In 1899, he became director of the Santa Maria Nuova Hospital. He resigned from this post in 1901 to work in private practice and to concentrate on scientific work, having never received a university appointment. He died at home in Florence on 4 April 1908 of pneumonia at the age of 44.

== Legacy ==
Although Gigli's operation, the lateral pubiotomy, is rarely performed today, the Gigli saw is still used to perform amputations and cranial flaps, and to section the sternum when performing an emergency clamshell thoracotomy.
The Gigli saw also is used in orthopaedic surgery. The saw is passed subperiosteally through the greater sciatic notch, from where it is drawn lateralward to perform Salter's single iliac osteotomy in the treatment of hip dysplasia. Gigli's saw also may be passed subperiosteally around the superior ramus for pubiotomy as part of Bernese periacetabular osteotomy for hip dysplasia. In both cases, the saw allows an osteotomy to be performed by cutting away from critical neurovascular structures: in Salter, away from sciatic nerve and superior gluteal artery, in Bernese, away from the corona mortis.

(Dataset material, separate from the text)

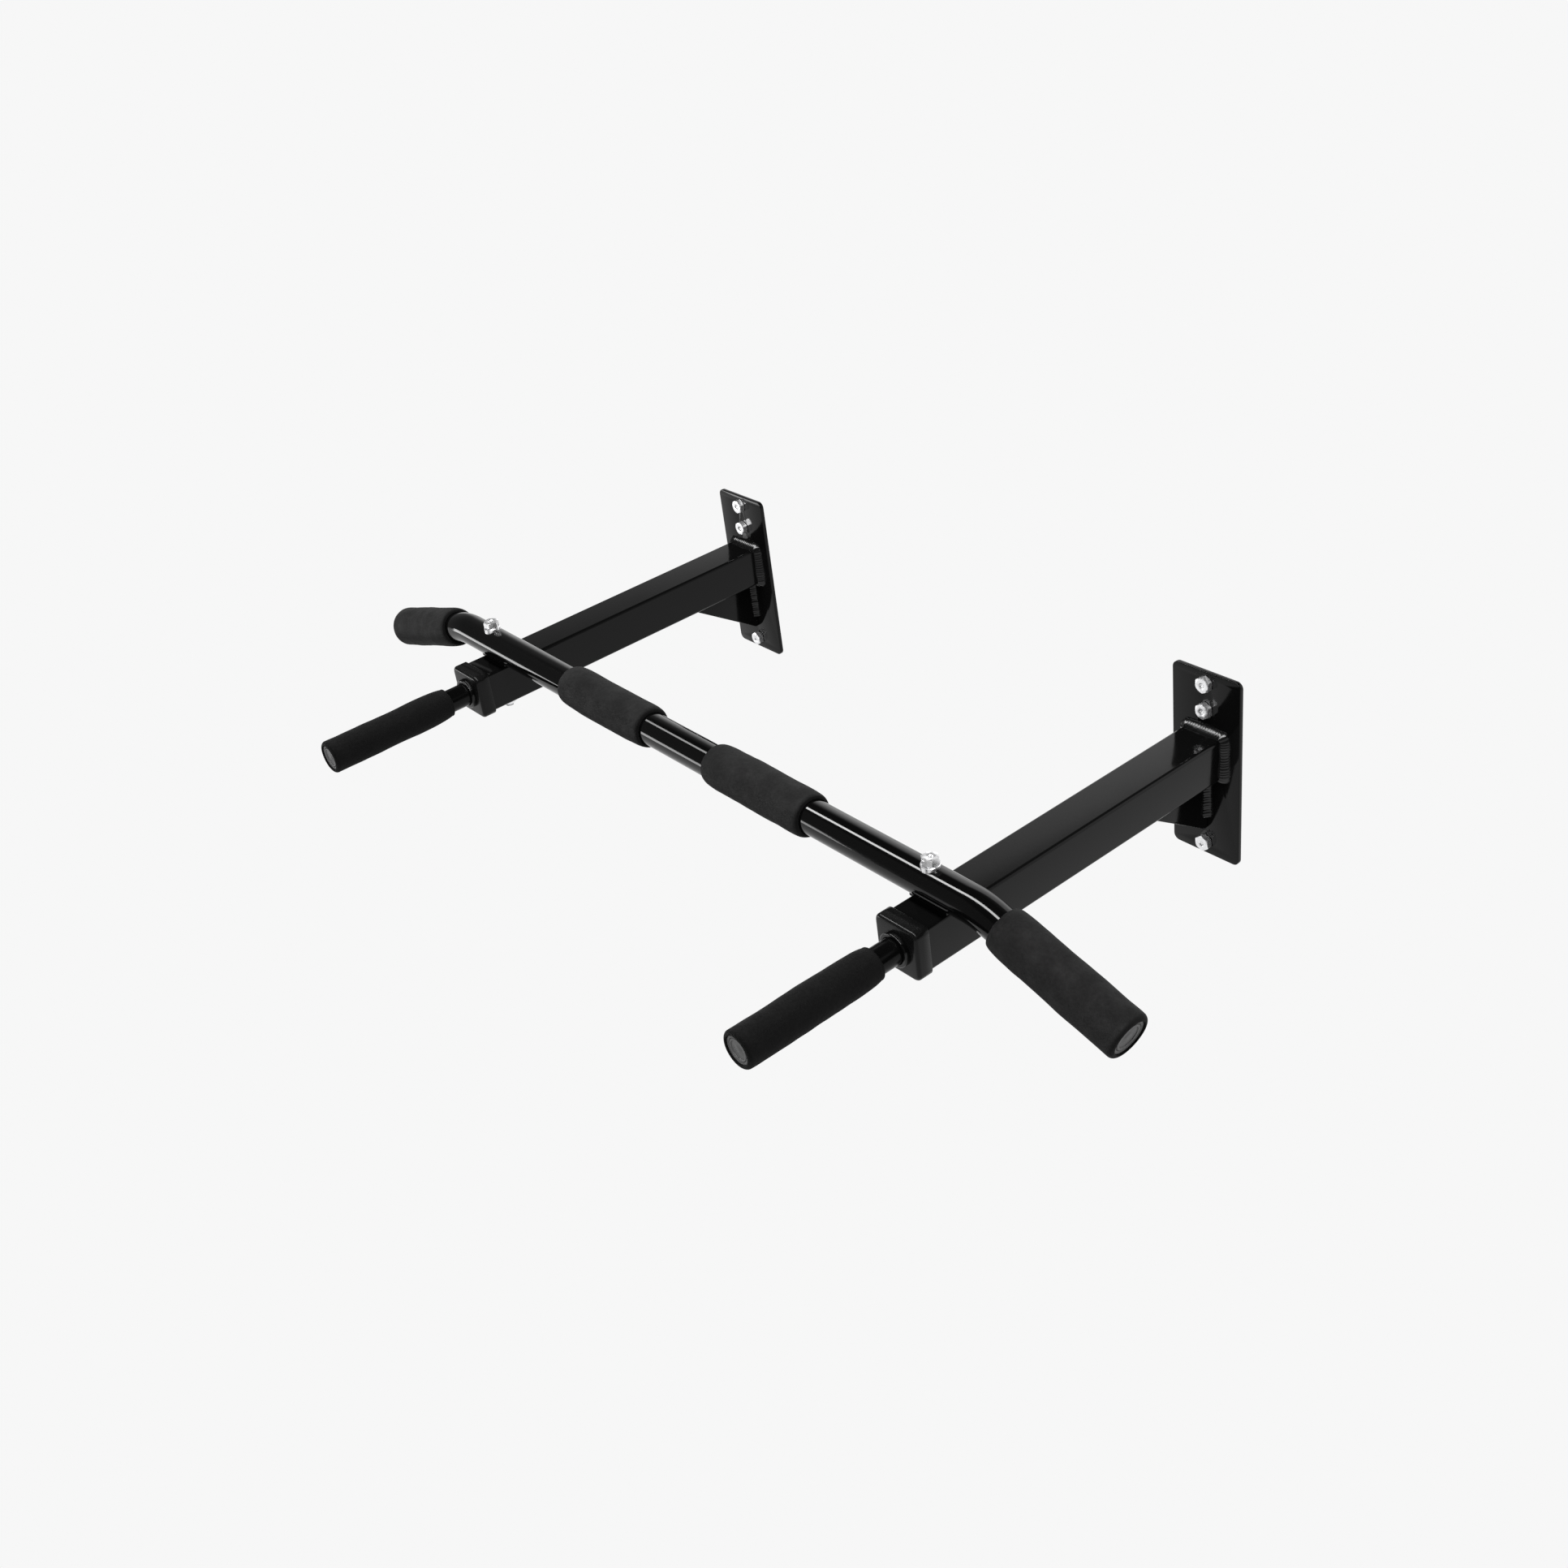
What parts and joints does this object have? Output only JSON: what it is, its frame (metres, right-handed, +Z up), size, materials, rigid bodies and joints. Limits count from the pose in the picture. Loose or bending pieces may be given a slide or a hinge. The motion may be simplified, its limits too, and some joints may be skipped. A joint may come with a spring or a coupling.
{
  "type": "pull up bar",
  "caption": "Wall-mounted pull up bar: two square arms on wall plates carry a bent round bar with foam grips and two straight front handles.",
  "frame": {"origin": "on the wall plane, midway between the two wall plates, at the height of the arms' axis", "axes": "+X along the bar to the right of someone facing the wall, +Y into the wall, +Z up; the bar and handles stand out along -Y"},
  "size_m": [1.0074, 0.5145, 0.18],
  "materials": {
    "painted_steel": "high-gloss black paint",
    "weld_paint": "gloss black paint over a rippled weld bead",
    "black_plastic": "satin black moulded plastic",
    "foam": "matte closed-cell foam",
    "plug_plastic": "matte grey moulded plastic",
    "zinc": "bright zinc plate"
  },
  "bodies": {
    "root": {"cross_bar": "painted_steel", "left_wall_plate": "painted_steel", "left_arm": "painted_steel", "left_gusset": "painted_steel", "left_arm_weld": "weld_paint", "left_gusset_weld_inner": "weld_paint", "left_gusset_weld_outer": "weld_paint", "left_wall_bolt_top": "zinc", "left_wall_bolt_middle": "zinc", "left_wall_bolt_bottom": "zinc", "left_bar_cradle": "painted_steel", "left_bar_bolt": "zinc", "left_bar_saddle_washer": "zinc", "left_bar_nut_washer": "zinc", "left_bar_nut": "zinc", "left_centre_grip": "foam", "left_end_grip": "foam", "left_bar_end_plug": "plug_plastic", "left_arm_end_plate": "painted_steel", "left_end_cap": "black_plastic", "left_handle_tube": "painted_steel", "left_handle_collar": "painted_steel", "left_handle_grip": "foam", "left_handle_end_plug": "plug_plastic", "right_wall_plate": "painted_steel", "right_arm": "painted_steel", "right_gusset": "painted_steel", "right_arm_weld": "weld_paint", "right_gusset_weld_inner": "weld_paint", "right_gusset_weld_outer": "weld_paint", "right_wall_bolt_top": "zinc", "right_wall_bolt_middle": "zinc", "right_wall_bolt_bottom": "zinc", "right_bar_cradle": "painted_steel", "right_bar_bolt": "zinc", "right_bar_saddle_washer": "zinc", "right_bar_nut_washer": "zinc", "right_bar_nut": "zinc", "right_centre_grip": "foam", "right_end_grip": "foam", "right_bar_end_plug": "plug_plastic", "right_arm_end_plate": "painted_steel", "right_end_cap": "black_plastic", "right_handle_tube": "painted_steel", "right_handle_collar": "painted_steel", "right_handle_grip": "foam", "right_handle_end_plug": "plug_plastic"}
  },
  "joints": []
}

== The Gigli Archive and Library==
The Library of the Museo Galileo hosts an archival fond and a librarian fond named after Leonardo Gigli.

The first gathers the personal correspondence (approximately 320 letters and postcards) and the scientific correspondence (approximately 300 letters), as well as documents attesting Gigli's professional training and many scientific writings and notes. Those allow the reader to reconstruct the author's progression, particularly for what concerns the development of the surgical practice adopted by Gigli in the obstetrical and gynaecological field, with the use of the wire saw.

The second fond is made of approximately 200 works dealing with medicine, and more precisely with obstetrics and gynaecology, mostly in Italian and German language.

Both fonds were donated to the Institute and Museum of History of Science, now Museo Galileo, by Leonardo Gigli's brother Ottavio in 1954 and grandson Fulvio in 2003, together with some of Gigli's surgical instruments.